PNNL

Abstract

The nitrate radical (NO3) is the dominant atmospheric oxidant during the night in most environments. During daytime, however, NO3 has thus far been undetected and considered insignificant. Here, we present the first daytime detection of NO3 by Differential Optical Absorption Spectroscopy near Houston, Texas during the Texas Air Quality Study 2000. On three consecutive days in August/September 2000, NO3 reached levels from » 5 ppt three hours before sunset to 31 ppt around sunset. Daytime NO3 has a negligible effect on the photostationary state (PSS) between O3 and NOx, with the exception of the last hour before sunset, when it significantly accelerates NO-to-NO2 conversion.
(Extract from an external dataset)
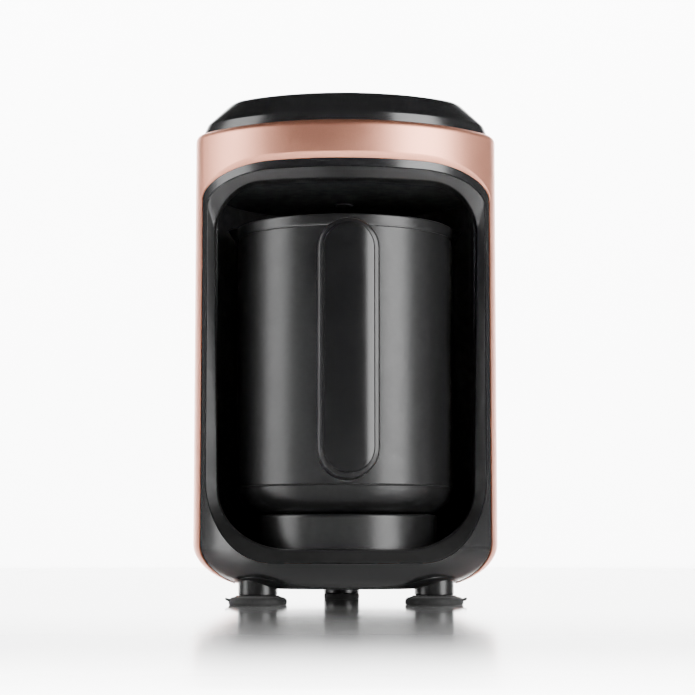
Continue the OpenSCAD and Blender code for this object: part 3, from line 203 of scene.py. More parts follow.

On August 31 chemical reactions involving NO3 destroyed 8 (±4) ppb Ox (= O3 + NO2) during the day, and 27 (±6) ppb at night. NO3 chemistry contributed 10 (±7)% to the total Ox loss during the daytime, and 28% (±18%) integrated over a 24-hour period. It therefore plays an important role in the Ox budget. NO3 also contributed significantly to the daytime oxidation of hydrocarbons such as monoterpenes and phenol in Houston. The observed daytime NO3 mixing ratios can be described as a function of O3 and NOx. Above NOx/O3 ratios of 3%, daytime NO3 becomes independent of NOx and proportional to the square of O3. Our calculations indicate that elevated (> 1ppt) NO3 levels are present whenever ozone mixing ratios exceed typical urban smog levels of 100 ppb.